Filming illegally on Ukrainian territory
Trofimova spent seven months embedded with Russian soldiers in eastern Ukraine to make the film, doing so without authorization and in violation of Ukrainian law. With over a decade of media experience, she is known for producing films for the Russian propaganda outlet RT (formerly “Russia Today”).
Trofimova insists that Russian soldiers “are not someone whose voices are heard," emphasizing that the soldiers shocked her by "how ordinary they were,” with families, humor, and “their own understanding of what's happening in this war."
She claims that the soldiers simply don’t understand the reasons behind the war. Some cite answering their country’s call; some came to defend Russia from “NATO’s expansion.” Many are fighting primarily for money.
"They start to fight because they lost someone,” Trofimova muses. “It's maybe a question of revenge.”
This isn’t the first time Russian soldiers have hidden behind a mask of innocence, avoiding the reality of having taken up arms, invading, raping, injuring, and killing the people of a neighboring country, soldiers and civilians alike. It may be shocking to see Russian soldiers being ordinary, but, perhaps, what’s more disturbing is that such heinous crimes seem to be normalized among ordinary people in Russia.
“This is my attempt to see through the fog of war and to see people for people,” said Trofimova.
Response from Ukrainian filmmakers
The Venice Film Festival also featured Songs of Slow Burning Earth, a documentary by Ukrainian director Olha Zhurba. This film captures the impact on Ukrainian society during the first two years of the full-scale invasion since February 2022. Zhurba criticized the Festival’s decision to screen the Russian film, saying that Russian filmmakers should “show the real face of the criminals of this war” rather than portraying them favorably, all while Russia keeps waging its war.
Trofimova dismissed the criticism, saying it was vital not to fuel the hatred further and instead seek common ground. At the same time, she voiced her disquiet at the ending of Zhurba’s documentary.
“It sort of contrasted Ukrainian kids and Russian kids, with Ukrainian kids thinking about what they can do to build a better Ukraine for the future, and Russian kids were just shown as marching and singing war songs,” she said. “I found this to be playing into that whole narrative that Russians, by definition, are these aggressive and awful people… you know that it’s in their blood to be this way.”
The Russian kids marching and singing war songs, however, is nothing new. Schools across Russia are increasingly militarized, with even young children in uniforms participating in drills. Meanwhile, kids as young as 9 or 10 are reportedly pressed into service, preparing care packages for troops invading Ukraine. But it doesn’t stop there: Russia’s systematic campaign to kidnap and indoctrinate Ukrainian children shows a chilling strategy of weaponizing childhood itself.

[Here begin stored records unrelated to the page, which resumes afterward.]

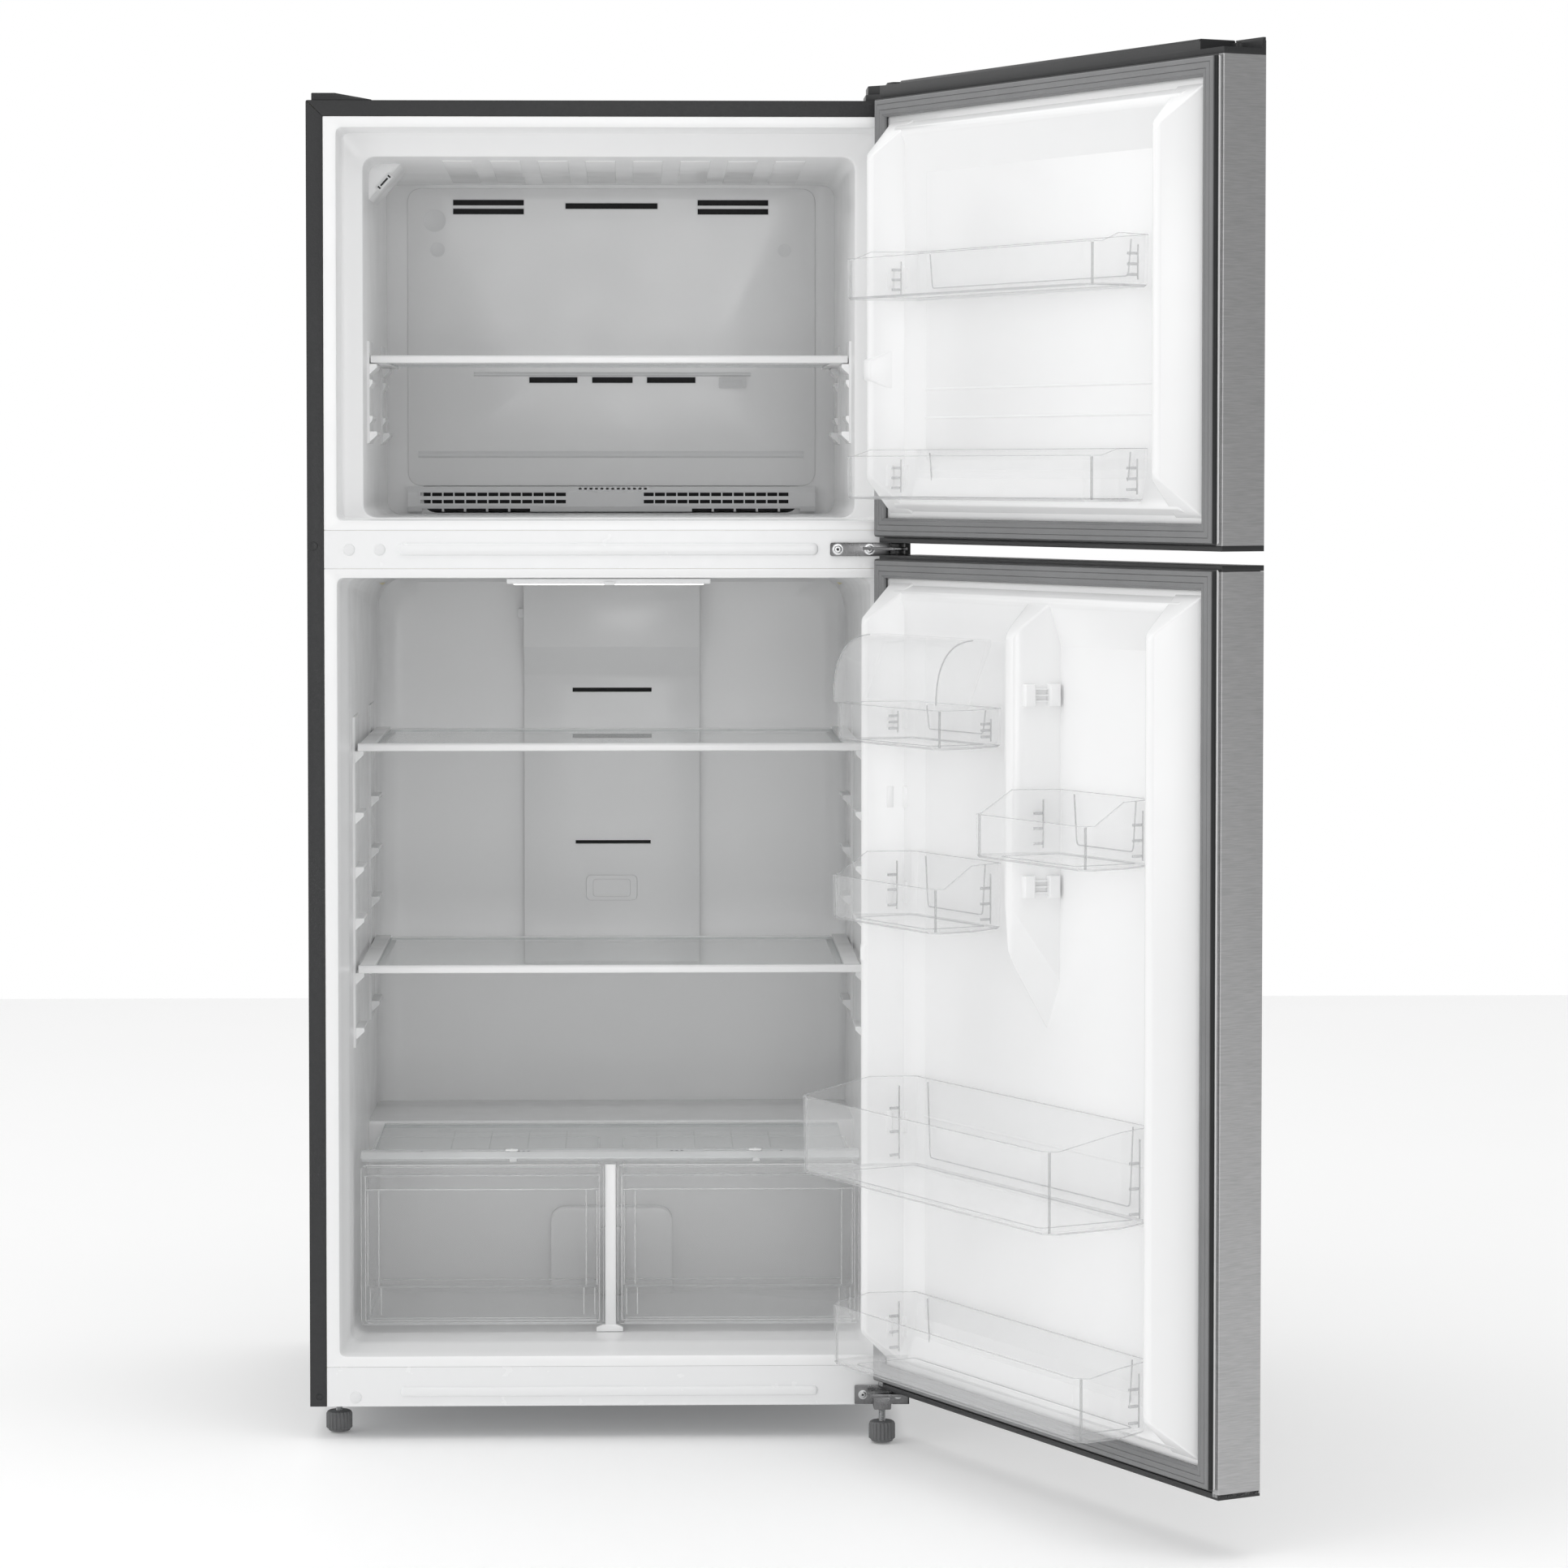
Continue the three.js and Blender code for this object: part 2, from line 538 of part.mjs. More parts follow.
function drawer(name, x0, x1) {
  const wall = 2.5;
  const box = tray(
    outline([[x0 + 6, 116], [x1 - 6, 116], [x1 - 6, 393], [x0 + 6, 393]]),
    outline([[x0 + 6 + wall, 116 + wall], [x1 - 6 - wall, 116 + wall], [x1 - 6 - wall, 393 - wall],
      [x0 + 6 + wall, 393 - wall]]),
    124, 327, 3);
  const face = prismY(roundedOutline(x0, x1, 131 - 7, 330, 7), 112.5, 116.5);
  const grip = prismX(outline([[116, 312], [134, 318], [134, 321], [116, 315]]), x0 + 8, x1 - 8);
  part(name, join([box, face, grip]), MATERIAL.clear);
}

// ---- doors ----
// A frustum along Y between two rectangles { y, x: [low, high], z: [low, high] }.
function frustum(back, front) {
  const geometry = new THREE.BoxGeometry(2, 2, 2);
  const corners = geometry.attributes.position;
  for (let i = 0; i < corners.count; i++) {
    const end = corners.getY(i) < 0 ? back : front;
    const pick = (pair, sign) => pair[sign < 0 ? 0 : 1];
    corners.setXYZ(i, pick(end.x, corners.getX(i)), end.y, pick(end.z, corners.getZ(i)));
  }
  return solidOf(geometry);
}

// The raised frame along both sides of a door liner, which fits into the mouth of the liner it closes.
function dikes(z0, z1) {
  const { foot, outer, inner, innerFoot, height } = DIKE;
  const slope = 45;
  const wall = 3;
  const mirrored = ([low, high], side) => (side < 0 ? [-high, -low] : [low, high]);
  const make = (side, base, t) =>
    frustum(
      { y: base, x: mirrored([innerFoot + 2 * t, foot - 2 * t], side), z: [z0 + 2 * t, z1 - 2 * t] },
      { y: height - t, x: mirrored([inner + t, outer - t], side), z: [z0 + slope + t, z1 - slope - t] },
    );
  const back = DOOR.inner + GAP;
  return {
    raised: [-1, 1].map((side) => make(side, back, 0)),
    hollows: [-1, 1].map((side) => make(side, back - 6, wall)),
  };
}

// The upright divider between the two columns of fridge door bins. It ends in a point at the bottom.
function doorDivider() {
  return frustum(
    { y: DOOR.inner + GAP, x: [-50, 8], z: [560, 1076] },
    { y: 45, x: [-34, -14], z: [647, 1030] },
  );
}

function doorLiner(z0, z1, extras) {
  const sheet = block(-GASKET.outer, GASKET.outer, DOOR.inner + GAP, GASKET.back - GAP, z0, z1);
  const { raised, hollows } = dikes(z0 + 28, z1 - 28);
  return cut(join([sheet, ...raised, ...extras]), hollows);
}

function gasketRing(z0, z1) {
  const { outer, inner, back, front } = GASKET;
  const width = outer - inner;
  return block(-outer, outer, back, front, z0, z1).subtract(
    block(-inner, inner, back - 1, front + 1, z0 + width, z1 - width));
}

function doorSkin(z0, z1) {
  const { half, inner, outer, sheet } = DOOR;
  return cut(block(-half, half, outer, inner, z0, z1), [
    block(sheet - half, half - sheet, outer + sheet, inner - sheet, z0 - 1, z1 + 1),
    block(12 - half, half - 12, outer + 5, inner + 5, z0 - 1, z1 + 1),
  ]);
}

// An end cap: a slab as wide as the door, with a plug that reaches into the skin and holds the hinge bush.
function endCap(slab, plug) {
  const { half, inner, outer, sheet } = DOOR;
  const inset = sheet + GAP;
  return block(-half, half, outer, inner, ...slab).add(
    block(inset - half, half - inset, outer + inset, inner - inset, ...plug));
}

const pinHole = (z0, z1) => rod(HINGE.x, HINGE.y, z0, z1, PIN + 0.4);

function door(prefix, parent, { bottom, skinBottom, skinTop, top }, details) {
  const { half, inner, outer, sheet } = DOOR;
  const inset = sheet + GAP;
  part(prefix + "_skin", doorSkin(skinBottom, skinTop), MATERIAL.steel, parent);
  const plug = 16;
  const foam = block(inset - half, half - inset, outer + inset, inner - inset,
    skinBottom + plug + GAP, skinTop - plug - GAP);
  part(prefix + "_foam", foam, MATERIAL.foam, parent);
  part(prefix + "_liner", doorLiner(...details.liner, details.linerExtras), MATERIAL.white, parent);
  part(prefix + "_gasket", gasketRing(...details.gasket), MATERIAL.gasket, parent);
  const topCap = endCap([skinTop + GAP, top], [skinTop - plug, skinTop + GAP + 1]);
  part(prefix + "_top_cap", cut(topCap, details.topCuts), MATERIAL.cap, parent);
  const bottomCap = endCap([bottom, skinBottom - GAP], [skinBottom - GAP - 1, skinBottom + plug]);
  part(prefix + "_bottom_cap", cut(bottomCap, details.bottomCuts), MATERIAL.cap, parent);
}

// A clear door bin. It widens in front of the raised frame and its front is lower than its ends.
function doorBin(x0, x1, reach, z0, z1, drop) {
  const wall = 2.5;
  const plan = (t) => outline([
    [x0 + 24 + t, -8 + t],
    [x1 - 24 - t, -8 + t],
    [x1 - 2 - t, 46],
    [x1 - t, reach - 14],
    [x1 - 14 - t * 0.4, reach - t],
    [x0 + 14 + t * 0.4, reach - t],
    [x0 + t, reach - 14],
    [x0 + 2 + t, 46],
  ]);
  const box = tray(plan(0), plan(wall), z0, z1, 3);
  const over = [[52, z1 + 5], [52, z1], [70, z1 - drop], [reach + 5, z1 - drop], [reach + 5, z1 + 5]];
  const low = prismX(outline(over), x0 - 20, x1 + 20);
  return box.subtract(low);
}

const DAIRY = { x0: 50, x1: 300, bottom: 890, lid: 937, reach: 98, hinge: { y: 20, z: 1014 } };

// The curved hood over the dairy bin. It hangs from its hinge line at the back and rests on the bin's front.
function dairyLid() {
  const { x0, x1, lid, reach, hinge } = DAIRY;
  const wall = 2.5;
  const profile = (t, floor) => {
    const shape = new THREE.Shape();
    shape.moveTo(56 - t, floor);
    shape.lineTo(reach - t, floor);
    shape.quadraticCurveTo(reach - t, hinge.z + 4 - t, hinge.y + 10 - t, hinge.z + 6 - t);
    shape.lineTo(hinge.y - t * 4, hinge.z + 6 - t);
    shape.lineTo(hinge.y - t * 4, hinge.z - t);
    return shape;
  };
  const hood = prismX(profile(0, lid + GAP), x0 + 3, x1 - 3);
  return hood.subtract(prismX(profile(wall, lid - 5), x0 + 3 + wall, x1 - 3 - wall));
}

function doors() {
  door("freezer_door", freezerDoor, FREEZER_DOOR, {
    liner: [1138.5, 1680],
    linerExtras: [],
    gasket: [1139.5, 1679.5],
    topCuts: [
      block(-366, 336, -66, -20, 1660, 1698.5),
      block(342, 377, -68, -13, 1688, 1710),
      block(12, 60, -80, -60, 1700, 1710),
      pinHole(1660, 1692),
    ],
    bottomCuts: [pinHole(1125, 1160)],
  });
  part("freezer_upper_bin", doorBin(-262, 294, 88, 1428, 1488, 10), MATERIAL.clear, freezerDoor);
  part("freezer_lower_bin", doorBin(-262, 294, 88, 1185.5, 1246, 8), MATERIAL.clear, freezerDoor);

  door("fridge_door", fridgeDoor, FRIDGE_DOOR, {
    liner: [79, 1110],
    gasket: [80.5, 1108.5],
    linerExtras: [doorDivider()],
    topCuts: [pinHole(1090, 1120)],
    bottomCuts: [pinHole(60, 90)],
  });
  const { x0, x1, bottom, lid, reach } = DAIRY;
  part("dairy_bin", doorBin(x0, x1, reach, bottom, lid, 0), MATERIAL.clear, fridgeDoor);
  part("dairy_lid", dairyLid(), MATERIAL.clear, fridgeDoor);
  part("small_left_bin", doorBin(50, 302, 103, 672, 752, 26), MATERIAL.clear, fridgeDoor);
  part("small_right_bin", doorBin(-276, -33, 104, 771, 848, 26), MATERIAL.clear, fridgeDoor);
  part("upper_bottle_bin", doorBin(-272, 296, 148, 363, 474, 16), MATERIAL.clear, fridgeDoor);
  part("lower_bottle_bin", doorBin(-272, 296, 105, 124, 206, 8), MATERIAL.clear, fridgeDoor);
}

// ---- assembly ----
cabinetShell();
liners();
insulation();
basePan();
rearPanels();
frontTrim();
hinges();
feet();
coolingSystem();
fridgeFittings();
shelf("freezer_shelf", { half: 304, glassHalf: 292, back: 453, bottom: FREEZER_SHELF_BOTTOM });
shelf("upper_shelf", { half: 322, glassHalf: 301, back: 530, bottom: UPPER_SHELF_BOTTOM });
shelf("lower_shelf", { half: 322, glassHalf: 301, back: 530, bottom: LOWER_SHELF_BOTTOM });
crisper();
drawer("left_crisper", -320, -8.5);
drawer("right_crisper", 9, 320);
doors();

// Both doors swing about the hinge line at the right front edge.
for (const leaf of [freezerDoor, fridgeDoor]) {
  const swing = new THREE.Group();
  swing.position.set(HINGE.x, HINGE.y, 0);
  swing.rotation.z = THREE.MathUtils.degToRad(DOOR.open);
  leaf.position.set(-HINGE.x, -HINGE.y, 0);
  swing.add(leaf);
  appliance.add(swing);
}

appliance.updateMatrixWorld(true);
const bounds = new THREE.Box3().setFromObject(appliance, true);
const middle = bounds.getCenter(new THREE.Vector3());
appliance.position.set(-middle.x, -middle.y, -bounds.min.z);

const group = new THREE.Group();
group.add(appliance);
export default group;
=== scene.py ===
# The looks of a top freezer refrigerator with both doors open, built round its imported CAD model.
# Shapes are drawn in millimetres in the appliance's own frame: X = 0 is the cabinet's middle, Y = 0 its
# front and Z = 0 the floor. Door pieces are drawn with their door closed and turned with it.
import json
import math

import bmesh
import bpy
from mathutils import Matrix, Vector


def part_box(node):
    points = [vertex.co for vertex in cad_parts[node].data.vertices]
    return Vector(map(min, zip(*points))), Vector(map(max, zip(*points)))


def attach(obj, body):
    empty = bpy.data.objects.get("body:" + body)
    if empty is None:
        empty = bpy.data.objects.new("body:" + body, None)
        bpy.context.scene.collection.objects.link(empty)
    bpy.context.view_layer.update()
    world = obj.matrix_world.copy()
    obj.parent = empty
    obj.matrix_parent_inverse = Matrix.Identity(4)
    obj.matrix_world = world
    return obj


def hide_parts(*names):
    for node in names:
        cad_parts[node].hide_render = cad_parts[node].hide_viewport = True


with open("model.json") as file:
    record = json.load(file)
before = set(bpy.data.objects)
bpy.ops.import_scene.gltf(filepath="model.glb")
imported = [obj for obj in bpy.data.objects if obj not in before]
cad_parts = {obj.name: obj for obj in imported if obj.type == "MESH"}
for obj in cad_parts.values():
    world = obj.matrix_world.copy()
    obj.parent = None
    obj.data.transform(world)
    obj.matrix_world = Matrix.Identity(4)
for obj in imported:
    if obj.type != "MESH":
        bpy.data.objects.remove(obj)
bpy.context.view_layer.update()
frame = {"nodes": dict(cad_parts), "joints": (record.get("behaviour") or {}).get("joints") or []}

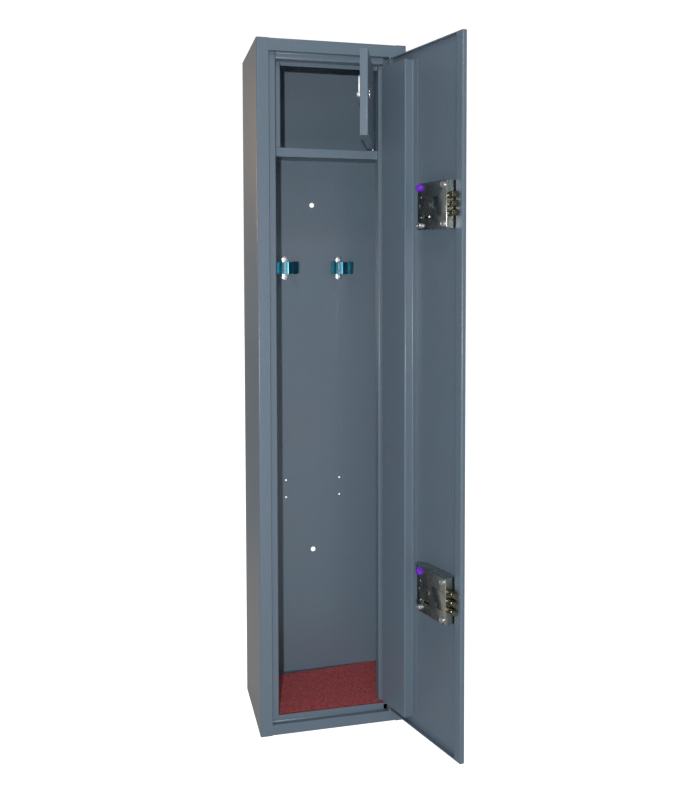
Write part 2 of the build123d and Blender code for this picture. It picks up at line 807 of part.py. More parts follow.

Trofimova’s own film shows only brief glimpses of actual combat, failing to convey the destruction Russia inflicted upon Ukraine.
Darya Bassel, the producer of Songs of Slow Burning Earth, also criticized Russians at War on Facebook, describing it as “pure Russian propaganda.”
“The filmmaker begins by expressing her surprise at the Russian invasion of Ukraine in 2022,” she writes. “The filmmaker also states that her country hasn’t participated in wars for many years and that she has only read about wars in books.”
Ukrainian film director, Iryna Tsilyk, noticed the same problem.
“The author claims that Russia has not participated in wars for a long time, and that, as a child, war was something completely distant and abstract for her,” she said. “Russia’s wars in Chechnya, Georgia, Transnistria, and elsewhere did not exist for her.”
“In the end,” Bassel writes, “the filmmaker concludes that these are poor, ordinary Russian people who are being manipulated into war by larger political games. The filmmaker—like [Russian dictator Vladimir] Putin and his regime—plays an interesting game with these people. They deny them the simple ability to possess dignity and to think and decide for themselves.”
Trofimova currently resides outside her home country, "awaiting the government’s response."
"I still have many questions about how all this happened,” she said. “It’s clearly some kind of diplomatic failure. Any war is a failure of diplomacy. But I can say that ordinary people usually have no say in these matters.”
Canadian taxpayer money fueling Russian propaganda
Ukrainian Consul-General in Toronto, Oleh Nikolenko, has called for the Toronto International Film Festival (TIFF) to pull the documentary Russians at War from its lineup. In his letter to TIFF, Nikolenko condemned the festival for promoting a film that whitewashes Russian soldiers committing war crimes in Ukraine. He also criticized the Canadian government’s support for the documentary, including a $340,000 grant from the Canadian Media Fund, and raised concerns about Trofimova’s involvement with a Russian invading unit to shoot the film, stating it “grossly violates Ukrainian legislation.”
Scheduled to premiere at TIFF on September 10, the film has faced backlash from the Ukrainian Canadian Congress (UCC), which argues it undermines Ukrainian sovereignty and downplays the severity of the war.
“From the description of the movie offered on the TIFF website, it is clear that the movie equates the perpetrator and the victim, portraying Russia's genocidal war of aggression against Ukraine as ‘a nefarious game,’” the UCC said.
The statement that Russians at War reminds of “the human cost on both sides" is the moral equivalency of the “most disgraceful kind,” the UCC added.
“Whatever the ‘human cost’ borne by Russia—it is the fault of Russia,” the letter states. “It is, moreover, ridiculous to blame ‘propaganda’ or ‘the fog of war’ for the behavior of the Russians who invaded Ukraine.”